_YOUR TASK:_ For this exercise, write out exactly, and only, the lines running from the line that contains "triangles.push(skinSize, at(1, 0, next), at(1, 0, step));" through the line that contains "bpy.context.scene.collection.objects.link(empty)".

----

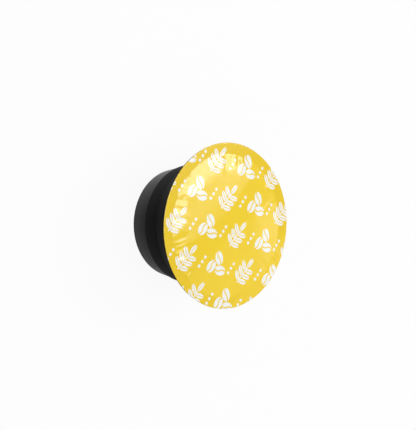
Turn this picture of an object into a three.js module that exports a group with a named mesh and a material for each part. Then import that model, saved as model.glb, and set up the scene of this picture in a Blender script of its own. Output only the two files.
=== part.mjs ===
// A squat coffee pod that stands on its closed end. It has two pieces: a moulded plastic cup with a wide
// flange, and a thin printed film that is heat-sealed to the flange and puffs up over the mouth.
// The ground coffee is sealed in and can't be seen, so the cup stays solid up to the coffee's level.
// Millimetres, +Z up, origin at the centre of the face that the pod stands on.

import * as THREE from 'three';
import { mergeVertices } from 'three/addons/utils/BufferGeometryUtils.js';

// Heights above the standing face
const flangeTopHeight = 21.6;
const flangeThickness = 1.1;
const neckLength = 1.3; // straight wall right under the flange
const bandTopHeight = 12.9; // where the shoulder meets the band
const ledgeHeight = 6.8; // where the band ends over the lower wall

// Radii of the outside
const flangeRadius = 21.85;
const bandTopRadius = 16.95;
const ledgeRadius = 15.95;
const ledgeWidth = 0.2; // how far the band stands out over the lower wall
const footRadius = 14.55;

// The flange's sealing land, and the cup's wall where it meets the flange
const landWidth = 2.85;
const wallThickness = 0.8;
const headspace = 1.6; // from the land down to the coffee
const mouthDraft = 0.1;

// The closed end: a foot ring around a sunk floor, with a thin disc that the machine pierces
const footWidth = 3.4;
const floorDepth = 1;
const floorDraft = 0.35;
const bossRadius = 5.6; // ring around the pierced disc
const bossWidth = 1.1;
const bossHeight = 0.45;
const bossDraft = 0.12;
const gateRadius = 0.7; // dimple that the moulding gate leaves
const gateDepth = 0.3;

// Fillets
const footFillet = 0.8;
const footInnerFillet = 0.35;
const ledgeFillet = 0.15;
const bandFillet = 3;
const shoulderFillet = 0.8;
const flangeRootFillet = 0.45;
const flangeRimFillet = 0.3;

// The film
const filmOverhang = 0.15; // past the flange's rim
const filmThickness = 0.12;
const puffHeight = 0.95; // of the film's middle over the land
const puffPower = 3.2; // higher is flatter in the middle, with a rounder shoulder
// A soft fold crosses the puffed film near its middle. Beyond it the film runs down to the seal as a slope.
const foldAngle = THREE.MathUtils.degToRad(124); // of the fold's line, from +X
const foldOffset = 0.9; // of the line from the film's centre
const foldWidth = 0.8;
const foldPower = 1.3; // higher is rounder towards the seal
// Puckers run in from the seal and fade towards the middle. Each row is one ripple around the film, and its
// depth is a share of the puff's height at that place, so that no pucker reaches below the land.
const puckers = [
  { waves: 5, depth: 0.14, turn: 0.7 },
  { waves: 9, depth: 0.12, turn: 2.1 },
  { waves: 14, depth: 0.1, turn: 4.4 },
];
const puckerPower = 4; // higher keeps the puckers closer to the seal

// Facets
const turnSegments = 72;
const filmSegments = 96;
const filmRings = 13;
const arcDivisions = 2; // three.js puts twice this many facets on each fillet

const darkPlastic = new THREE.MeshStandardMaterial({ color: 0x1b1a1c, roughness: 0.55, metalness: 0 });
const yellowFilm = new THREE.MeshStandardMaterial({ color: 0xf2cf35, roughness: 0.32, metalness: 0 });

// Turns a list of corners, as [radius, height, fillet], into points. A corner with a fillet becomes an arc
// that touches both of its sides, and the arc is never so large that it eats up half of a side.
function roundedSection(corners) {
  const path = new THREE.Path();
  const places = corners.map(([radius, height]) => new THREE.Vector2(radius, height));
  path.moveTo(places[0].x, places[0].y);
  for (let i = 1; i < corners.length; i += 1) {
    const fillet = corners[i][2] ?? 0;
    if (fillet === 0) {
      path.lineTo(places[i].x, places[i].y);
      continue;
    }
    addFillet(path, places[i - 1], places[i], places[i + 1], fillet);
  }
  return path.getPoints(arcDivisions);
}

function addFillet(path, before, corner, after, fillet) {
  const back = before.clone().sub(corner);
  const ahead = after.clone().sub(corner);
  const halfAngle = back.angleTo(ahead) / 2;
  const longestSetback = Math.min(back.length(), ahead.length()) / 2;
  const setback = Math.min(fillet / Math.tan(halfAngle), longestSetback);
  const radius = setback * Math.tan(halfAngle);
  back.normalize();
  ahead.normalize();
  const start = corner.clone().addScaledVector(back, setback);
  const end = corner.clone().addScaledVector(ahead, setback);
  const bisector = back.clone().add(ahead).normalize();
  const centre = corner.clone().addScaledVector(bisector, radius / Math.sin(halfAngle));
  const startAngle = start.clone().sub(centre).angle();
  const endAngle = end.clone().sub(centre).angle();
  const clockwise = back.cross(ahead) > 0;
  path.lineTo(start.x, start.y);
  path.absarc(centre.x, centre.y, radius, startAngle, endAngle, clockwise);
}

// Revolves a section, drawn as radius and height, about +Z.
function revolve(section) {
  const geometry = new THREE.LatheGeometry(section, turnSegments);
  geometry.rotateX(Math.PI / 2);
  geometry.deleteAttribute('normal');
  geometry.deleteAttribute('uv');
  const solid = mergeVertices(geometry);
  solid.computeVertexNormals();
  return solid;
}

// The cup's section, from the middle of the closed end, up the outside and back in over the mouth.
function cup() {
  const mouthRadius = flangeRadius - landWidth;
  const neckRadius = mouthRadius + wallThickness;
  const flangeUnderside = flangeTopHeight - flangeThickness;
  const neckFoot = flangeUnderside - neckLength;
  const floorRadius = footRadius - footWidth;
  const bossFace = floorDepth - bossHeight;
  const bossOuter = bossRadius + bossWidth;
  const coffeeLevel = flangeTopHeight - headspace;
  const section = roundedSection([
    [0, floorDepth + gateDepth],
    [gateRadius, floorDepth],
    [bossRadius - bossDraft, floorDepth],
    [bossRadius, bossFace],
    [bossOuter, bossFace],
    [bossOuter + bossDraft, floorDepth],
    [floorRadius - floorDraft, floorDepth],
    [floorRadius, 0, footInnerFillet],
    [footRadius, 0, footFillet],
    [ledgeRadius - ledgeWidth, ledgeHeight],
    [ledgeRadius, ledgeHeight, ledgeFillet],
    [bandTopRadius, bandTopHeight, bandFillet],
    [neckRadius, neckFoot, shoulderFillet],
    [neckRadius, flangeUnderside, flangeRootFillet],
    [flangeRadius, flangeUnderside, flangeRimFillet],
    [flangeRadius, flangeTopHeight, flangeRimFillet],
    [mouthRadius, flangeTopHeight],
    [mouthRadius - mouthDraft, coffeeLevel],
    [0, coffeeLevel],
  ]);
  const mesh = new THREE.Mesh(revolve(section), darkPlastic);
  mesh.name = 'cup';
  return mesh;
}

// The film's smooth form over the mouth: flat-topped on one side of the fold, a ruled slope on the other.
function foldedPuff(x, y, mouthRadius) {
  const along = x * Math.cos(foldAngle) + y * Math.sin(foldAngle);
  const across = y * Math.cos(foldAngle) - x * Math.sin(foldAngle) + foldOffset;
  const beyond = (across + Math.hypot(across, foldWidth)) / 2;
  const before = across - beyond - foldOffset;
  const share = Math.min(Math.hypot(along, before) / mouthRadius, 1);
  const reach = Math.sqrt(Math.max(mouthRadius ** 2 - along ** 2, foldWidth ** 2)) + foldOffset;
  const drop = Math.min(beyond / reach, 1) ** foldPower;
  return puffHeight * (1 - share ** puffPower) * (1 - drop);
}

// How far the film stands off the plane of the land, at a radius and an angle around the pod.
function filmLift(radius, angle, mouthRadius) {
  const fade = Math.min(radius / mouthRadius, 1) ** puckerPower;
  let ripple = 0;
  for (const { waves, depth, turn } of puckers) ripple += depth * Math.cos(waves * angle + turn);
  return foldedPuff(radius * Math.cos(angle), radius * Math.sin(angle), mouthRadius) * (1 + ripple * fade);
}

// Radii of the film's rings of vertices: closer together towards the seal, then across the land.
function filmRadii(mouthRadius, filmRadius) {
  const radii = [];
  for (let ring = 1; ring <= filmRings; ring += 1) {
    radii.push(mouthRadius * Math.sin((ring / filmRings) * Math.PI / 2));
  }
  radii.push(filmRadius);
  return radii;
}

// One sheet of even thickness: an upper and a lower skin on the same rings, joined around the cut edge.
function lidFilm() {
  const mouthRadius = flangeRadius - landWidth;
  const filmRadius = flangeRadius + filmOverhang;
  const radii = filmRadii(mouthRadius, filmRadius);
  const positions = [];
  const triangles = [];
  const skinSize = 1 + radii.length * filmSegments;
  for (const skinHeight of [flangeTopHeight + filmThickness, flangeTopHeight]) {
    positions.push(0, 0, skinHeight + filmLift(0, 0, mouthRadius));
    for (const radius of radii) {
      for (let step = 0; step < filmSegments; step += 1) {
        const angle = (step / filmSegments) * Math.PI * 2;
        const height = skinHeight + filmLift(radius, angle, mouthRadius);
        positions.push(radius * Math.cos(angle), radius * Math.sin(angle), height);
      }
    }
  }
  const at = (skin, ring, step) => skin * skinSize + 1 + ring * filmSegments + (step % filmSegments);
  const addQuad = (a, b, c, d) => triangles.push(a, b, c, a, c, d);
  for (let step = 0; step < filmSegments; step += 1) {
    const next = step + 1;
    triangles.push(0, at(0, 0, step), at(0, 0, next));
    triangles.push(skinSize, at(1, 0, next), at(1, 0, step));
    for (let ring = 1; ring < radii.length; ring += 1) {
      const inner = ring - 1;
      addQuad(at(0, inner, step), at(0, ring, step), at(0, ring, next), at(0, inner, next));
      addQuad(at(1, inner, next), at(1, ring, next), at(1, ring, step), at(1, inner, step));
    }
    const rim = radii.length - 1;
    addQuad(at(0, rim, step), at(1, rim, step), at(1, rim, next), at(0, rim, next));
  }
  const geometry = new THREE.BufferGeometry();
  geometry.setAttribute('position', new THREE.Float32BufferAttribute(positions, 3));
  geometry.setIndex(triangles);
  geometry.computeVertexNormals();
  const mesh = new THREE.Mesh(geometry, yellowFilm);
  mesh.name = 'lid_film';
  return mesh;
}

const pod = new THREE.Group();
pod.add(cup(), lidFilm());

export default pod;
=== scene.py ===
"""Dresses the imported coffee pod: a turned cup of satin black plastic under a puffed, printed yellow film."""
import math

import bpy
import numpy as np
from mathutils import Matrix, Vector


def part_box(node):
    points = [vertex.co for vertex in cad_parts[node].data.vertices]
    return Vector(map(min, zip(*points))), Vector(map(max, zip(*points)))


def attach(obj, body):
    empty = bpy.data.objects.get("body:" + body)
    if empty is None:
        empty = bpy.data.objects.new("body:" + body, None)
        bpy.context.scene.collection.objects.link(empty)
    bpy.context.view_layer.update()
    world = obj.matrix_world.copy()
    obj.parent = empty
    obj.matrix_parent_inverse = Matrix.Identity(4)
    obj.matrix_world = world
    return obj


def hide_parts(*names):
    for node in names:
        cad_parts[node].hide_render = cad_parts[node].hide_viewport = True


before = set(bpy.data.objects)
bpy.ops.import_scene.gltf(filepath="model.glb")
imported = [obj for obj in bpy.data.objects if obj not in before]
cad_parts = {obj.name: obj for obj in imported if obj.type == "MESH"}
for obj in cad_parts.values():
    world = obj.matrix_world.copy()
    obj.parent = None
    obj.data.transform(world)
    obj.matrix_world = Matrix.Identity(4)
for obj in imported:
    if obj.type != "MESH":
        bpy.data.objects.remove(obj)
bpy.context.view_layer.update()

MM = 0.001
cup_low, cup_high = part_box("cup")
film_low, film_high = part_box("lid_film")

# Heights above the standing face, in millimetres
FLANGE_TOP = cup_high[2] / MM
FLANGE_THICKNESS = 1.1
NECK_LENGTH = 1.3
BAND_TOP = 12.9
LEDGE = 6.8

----

_RESPONSE TO THIS EXERCISE:_
    triangles.push(skinSize, at(1, 0, next), at(1, 0, step));
    for (let ring = 1; ring < radii.length; ring += 1) {
      const inner = ring - 1;
      addQuad(at(0, inner, step), at(0, ring, step), at(0, ring, next), at(0, inner, next));
      addQuad(at(1, inner, next), at(1, ring, next), at(1, ring, step), at(1, inner, step));
    }
    const rim = radii.length - 1;
    addQuad(at(0, rim, step), at(1, rim, step), at(1, rim, next), at(0, rim, next));
  }
  const geometry = new THREE.BufferGeometry();
  geometry.setAttribute('position', new THREE.Float32BufferAttribute(positions, 3));
  geometry.setIndex(triangles);
  geometry.computeVertexNormals();
  const mesh = new THREE.Mesh(geometry, yellowFilm);
  mesh.name = 'lid_film';
  return mesh;
}

const pod = new THREE.Group();
pod.add(cup(), lidFilm());

export default pod;
=== scene.py ===
"""Dresses the imported coffee pod: a turned cup of satin black plastic under a puffed, printed yellow film."""
import math

import bpy
import numpy as np
from mathutils import Matrix, Vector


def part_box(node):
    points = [vertex.co for vertex in cad_parts[node].data.vertices]
    return Vector(map(min, zip(*points))), Vector(map(max, zip(*points)))


def attach(obj, body):
    empty = bpy.data.objects.get("body:" + body)
    if empty is None:
        empty = bpy.data.objects.new("body:" + body, None)
        bpy.context.scene.collection.objects.link(empty)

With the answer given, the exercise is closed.